The Effects of Data Split Strategies on the Offline Experiments for CTR Prediction
Ramazan Tarik Turksoy, Beyza Turkmen
TL;DR
The paper investigates how offline evaluation practices for CTR prediction influence model selection, showing that random data splits can cause data leakage and overoptimistic performance estimates compared with temporal splits that reflect real-world, time-evolving data. By benchmarking 12 deep-CTR models on the Criteo dataset under both split strategies, it demonstrates significant differences in model rankings and reveals a weak correspondence between offline rankings and prospective online performance. The results highlight the presence of concept drift and the limitations of traditional random splits, arguing for temporal splits as a more realism-grounded evaluation protocol.
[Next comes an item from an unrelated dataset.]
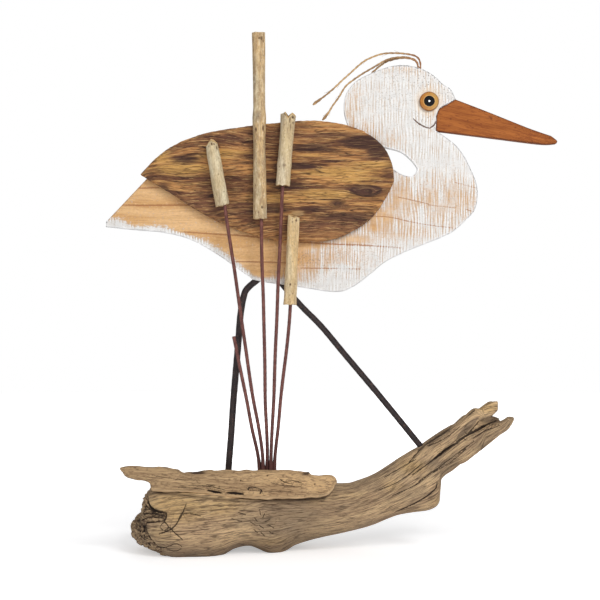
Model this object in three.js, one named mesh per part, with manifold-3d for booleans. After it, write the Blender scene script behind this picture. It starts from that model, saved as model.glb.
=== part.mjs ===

The work contributes to more trustworthy model selection in CTR tasks and points toward integrating temporal considerations into offline evaluation and subsequent online validation to ensure practical benefits.
Abstract
Click-through rate (CTR) prediction is a crucial task in online advertising to recommend products that users are likely to be interested in. To identify the best-performing models, rigorous model evaluation is necessary. Offline experimentation plays a significant role in selecting models for live user-item interactions, despite the value of online experimentation like A/B testing, which has its own limitations and risks. Often, the correlation between offline performance metrics and actual online model performance is inadequate. One main reason for this discrepancy is the common practice of using random splits to create training, validation, and test datasets in CTR prediction. In contrast, real-world CTR prediction follows a temporal order. Therefore, the methodology used in offline evaluation, particularly the data splitting strategy, is crucial. This study aims to address the inconsistency between current offline evaluation methods and real-world use cases, by focusing on data splitting strategies. To examine the impact of different data split strategies on offline performance, we conduct extensive experiments using both random and temporal splits on a large open benchmark dataset, Criteo.